What’s important today is not just the distinction but also what Kuyper describes as the “necessary connection” between the two: “Aside from this first circle of the institute and in necessary connection with it, we thus recognize another circle whose circumference is determined by the length of the ray that shines out from the church institute over the life of people and nation.” The church is integral to civil society not only because it has a “sphere” to manage but also because it is the sanctifying space for citizens of the city of God who can point the earthly city toward shalom. With Kuyper, we think hope for cultural renewal is, scandalously, pegged to the life and health of the body of Christ. The energies of the organic church at work in culture are not a substitute for the mundane realities of congregational life. To the contrary, only if there are healthy, transformative congregations where people encounter the risen Christ can we hope to have a transformative effect on the world around us. If you care about civil society, you should care about the health of the church.

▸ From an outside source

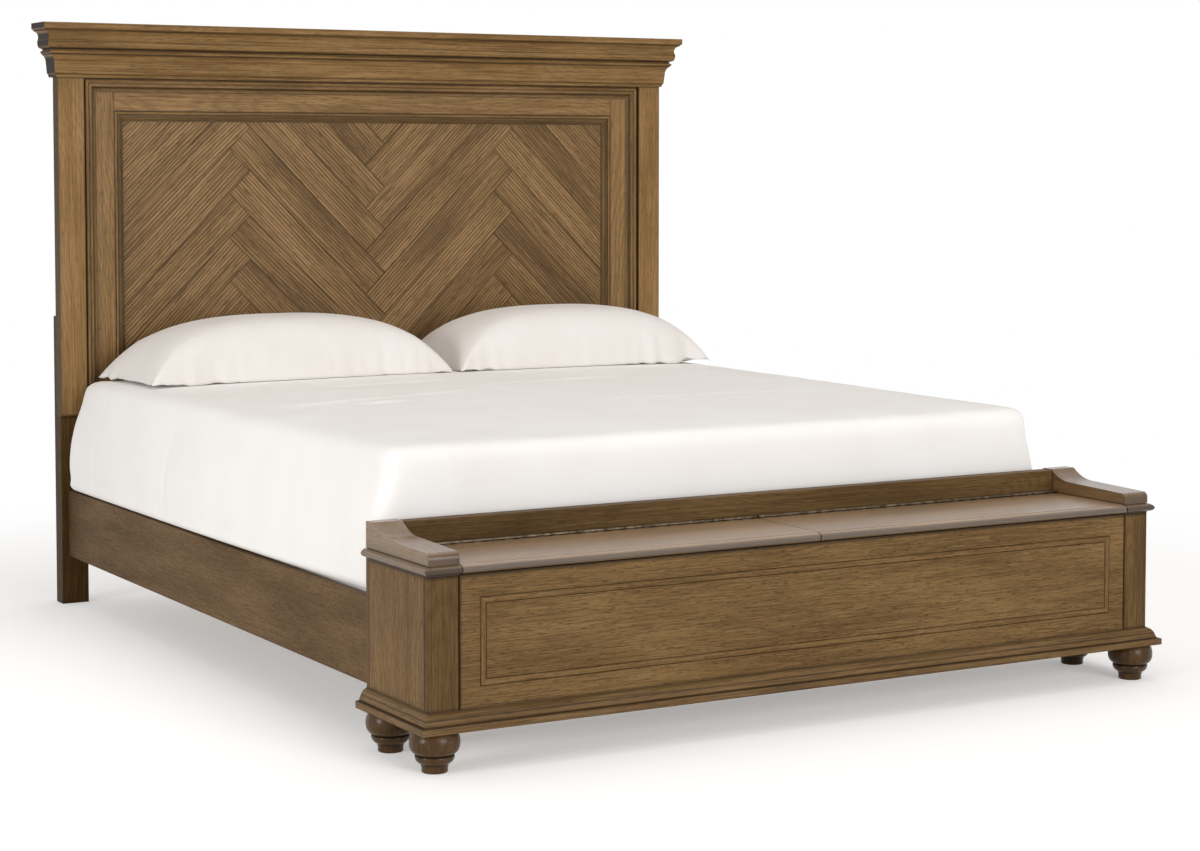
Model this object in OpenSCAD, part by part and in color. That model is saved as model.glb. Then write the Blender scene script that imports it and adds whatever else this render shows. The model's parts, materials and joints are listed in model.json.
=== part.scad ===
// Storage bed: a panelled headboard under a mitred crown, two side rails with slats,
// and a lidded bench on bun feet across the foot. Millimetres. X runs across the bed,
// Y from the foot to the headboard, Z up. The origin is on the floor under the middle.

/* [Mattress and pillows] */
// Width of the mattress
mattress_w = 1930; // [1830:10:2000]
// Length of the mattress
mattress_l = 2032; // [1900:4:2130]
// Thickness of the mattress
mattress_t = 356; // [260:2:400]
// Plan radius of the mattress corners
mattress_corner_r = 70; // [40:5:110]
// Rounding of the mattress along its top edge
mattress_edge_r = 60; // [40:5:90]
// How far the mattress and its sheet swell out over the side rails
mattress_swell = 35; // [0:1:45]
// How far the mattress top rises in the middle
mattress_crown = 8; // [0:1:20]
// Width of a pillow
pillow_w = 925; // [700:5:940]
// Depth of a pillow, front to back
pillow_d = 410; // [360:5:620]
// Thickness of a pillow at its middle
pillow_t = 195; // [100:1:220]
// Room between the two pillows
pillow_gap = 10; // [5:5:120]
// How far the pair of pillows lies to the right of the middle
pillow_shift = 30; // [-40:5:40]
// Distance from the headboard to the pillows
pillow_back = 22; // [16:1:160]

/* [Side rails and slats] */
// Room between the mattress and each side rail
side_gap = 13; // [5:1:25]
// Room between the mattress and the two ends, both together
end_gap = 55; // [20:1:90]
// Thickness of a side rail
rail_t = 25; // [20:1:30]
// Height of a side rail
rail_h = 196; // [150:1:240]
// Height of a side rail's lower edge above the floor
rail_z = 140; // [110:1:170]
// Top of the slats below the top edge of the side rails
slat_drop = 26; // [15:1:50]
// Thickness of a slat
slat_t = 19; // [12:1:25]
// Width of a slat
slat_w = 75; // [50:1:90]
// Number of slats
slat_count = 13; // [9:1:15]
// Width of a slat ledger
ledger_w = 22; // [15:1:30]
// Height of a slat ledger
ledger_h = 38; // [25:1:50]
// Width of the centre beam
beam_w = 45; // [35:1:60]
// Height of the centre beam
beam_h = 70; // [50:1:90]
// Width of a centre leg
centre_leg_w = 40; // [30:1:44]
// Steel thickness of the rail brackets
bracket_t = 3; // [2:0.5:5]
// Length of the bracket's wing along the rail
bracket_l = 70; // [50:5:100]
// Width of the bracket's wing on the leg or the bench
bracket_w = 31; // [28:1:40]
// Height of the rail brackets
bracket_h = 90; // [70:1:110]

/* [Headboard] */
// Height of the headboard over its crown
head_h = 1707; // [1500:1:1800]
// Height of the headboard's lower edge above the floor
head_z = 555; // [480:1:600]
// Thickness of the headboard body
head_t = 46; // [42:1:60]
// How far the headboard reaches past the outside of each side rail
head_over = 22; // [10:1:40]
// Width of a pilaster
pilaster_w = 79; // [65:1:100]
// Chamfer on a pilaster's lower end
pilaster_chamfer = 7; // [2:1:12]
// Width of the outer moulding
outer_mould_w = 39; // [30:1:50]
// Depth of the stiles and rails behind the pilasters
stile_set = 20; // [14:1:24]
// Width of a stile and of the top rail
stile_w = 58; // [45:1:80]
// Height of the bottom rail
bottom_rail_h = 97; // [60:1:140]
// Width of the inner moulding
inner_mould_w = 30; // [22:1:38]
// Depth of the herringbone field behind the pilasters
field_set = 32; // [28:1:34]
// Thickness of a herringbone leaf
leaf_t = 3; // [2:0.5:4]
// Width of a herringbone leaf
leaf_w = 95; // [70:1:120]
// Length of a herringbone leaf
leaf_l = 640; // [560:5:720]
// Joint between herringbone leaves
leaf_gap = 0.4; // [0.2:0.1:1]
// Place of the herringbone's valley, to the right of the middle
valley_x = 37; // [-60:1:60]
// Height of one corner of the herringbone's valley
valley_z = 1225; // [1150:1:1290]

/* [Crown] */
// Height of the crown
crown_h = 157; // [140:1:175]
// How far the crown's fascia stands out
crown_proj = 56; // [50:1:65]
// Height of the crown's fascia
fascia_h = 18; // [14:1:24]
// Height of the upper crown moulding
cap_h = 78; // [72:1:84]

/* [Headboard legs] */
// How far a leg's face is set behind the pilaster
leg_set = 10; // [4:1:14]
// Thickness of the strap that laps up behind the headboard
lap_t = 20; // [16:1:26]
// Height of the strap's top end
lap_z = 849; // [720:1:900]
// Radius of the bolts that hold the frame together
bolt_r = 4; // [3:0.5:5]
// How deep those bolts reach into the wood
bolt_in = 28; // [20:1:34]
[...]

On the other hand, the quiet, quotidian work of small congregations that dot North America need to be seen and appreciated anew. So this issue of Comment turns to look at the church more closely, considering both its importance and its challenges. We want to make the church strange again precisely so we can remember what’s at stake there: the life of the world. As Kuyper’s critic Klaas Schilder once said, “Blessed is my wise ward-elder who does his home visiting in the right way. He is a cultural force, although he may not be aware of it.